Exercise materials:
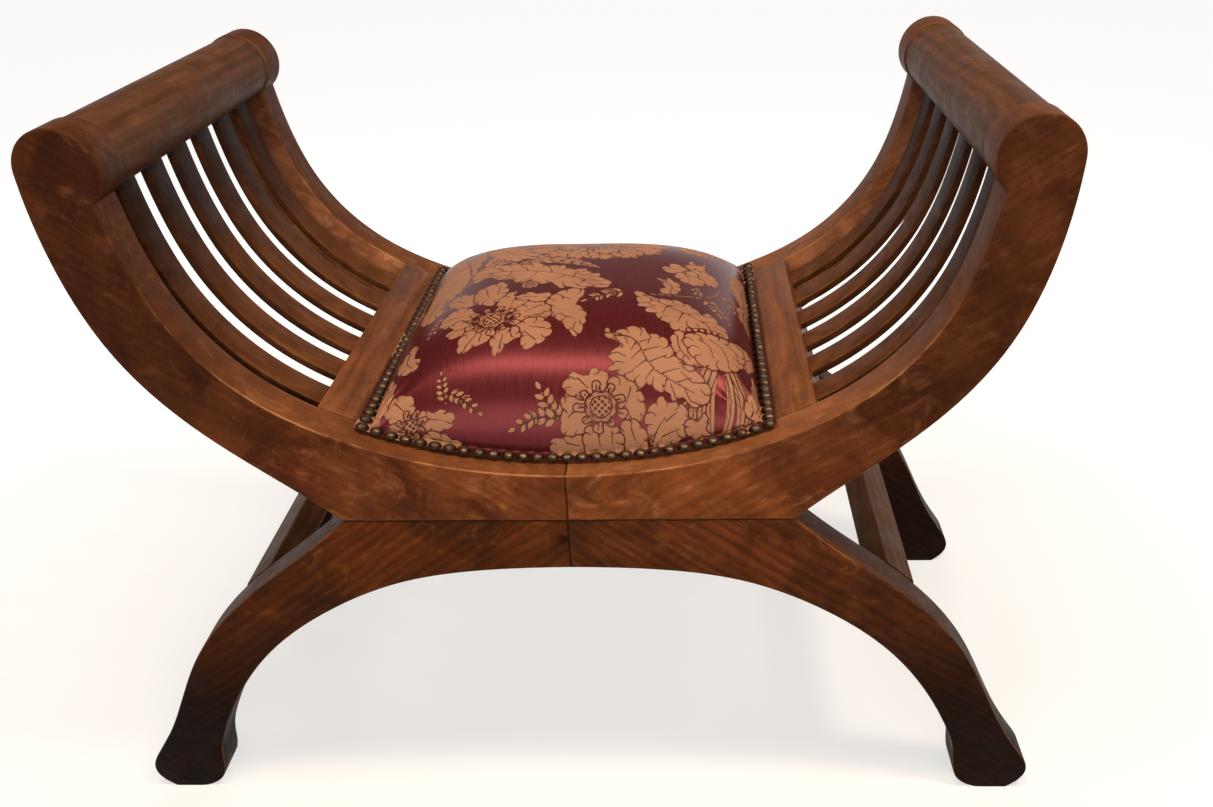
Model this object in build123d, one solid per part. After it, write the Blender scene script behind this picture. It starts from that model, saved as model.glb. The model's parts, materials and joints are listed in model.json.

...

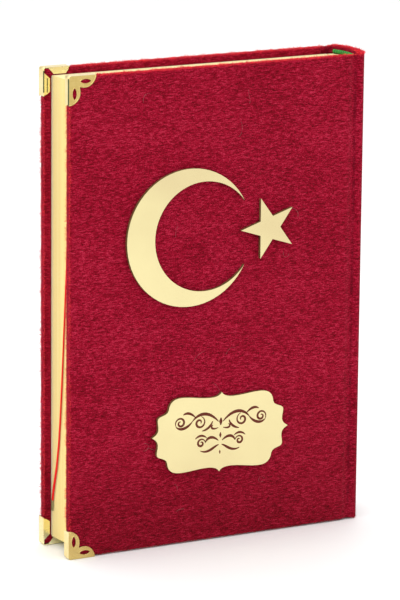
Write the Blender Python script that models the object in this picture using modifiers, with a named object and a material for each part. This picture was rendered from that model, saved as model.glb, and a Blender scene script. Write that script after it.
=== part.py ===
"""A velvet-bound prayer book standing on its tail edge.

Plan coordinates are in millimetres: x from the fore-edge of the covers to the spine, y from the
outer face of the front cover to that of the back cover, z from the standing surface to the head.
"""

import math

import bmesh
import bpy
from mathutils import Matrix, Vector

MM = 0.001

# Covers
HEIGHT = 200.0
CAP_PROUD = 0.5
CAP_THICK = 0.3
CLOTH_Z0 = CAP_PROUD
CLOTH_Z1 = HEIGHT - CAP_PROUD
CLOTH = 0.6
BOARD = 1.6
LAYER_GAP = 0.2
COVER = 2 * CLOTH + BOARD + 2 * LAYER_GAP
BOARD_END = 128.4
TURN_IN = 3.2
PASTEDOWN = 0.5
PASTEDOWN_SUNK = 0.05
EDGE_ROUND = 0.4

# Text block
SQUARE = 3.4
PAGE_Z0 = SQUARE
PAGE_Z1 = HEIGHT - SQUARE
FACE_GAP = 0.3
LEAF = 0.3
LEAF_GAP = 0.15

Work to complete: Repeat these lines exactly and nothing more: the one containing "Write the Blender Python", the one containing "LEAF_GAP = 0.15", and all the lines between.

Response below:
Write the Blender Python script that models the object in this picture using modifiers, with a named object and a material for each part. This picture was rendered from that model, saved as model.glb, and a Blender scene script. Write that script after it.
=== part.py ===
"""A velvet-bound prayer book standing on its tail edge.

Plan coordinates are in millimetres: x from the fore-edge of the covers to the spine, y from the
outer face of the front cover to that of the back cover, z from the standing surface to the head.
"""

import math

import bmesh
import bpy
from mathutils import Matrix, Vector

MM = 0.001

# Covers
HEIGHT = 200.0
CAP_PROUD = 0.5
CAP_THICK = 0.3
CLOTH_Z0 = CAP_PROUD
CLOTH_Z1 = HEIGHT - CAP_PROUD
CLOTH = 0.6
BOARD = 1.6
LAYER_GAP = 0.2
COVER = 2 * CLOTH + BOARD + 2 * LAYER_GAP
BOARD_END = 128.4
TURN_IN = 3.2
PASTEDOWN = 0.5
PASTEDOWN_SUNK = 0.05
EDGE_ROUND = 0.4

# Text block
SQUARE = 3.4
PAGE_Z0 = SQUARE
PAGE_Z1 = HEIGHT - SQUARE
FACE_GAP = 0.3
LEAF = 0.3
LEAF_GAP = 0.15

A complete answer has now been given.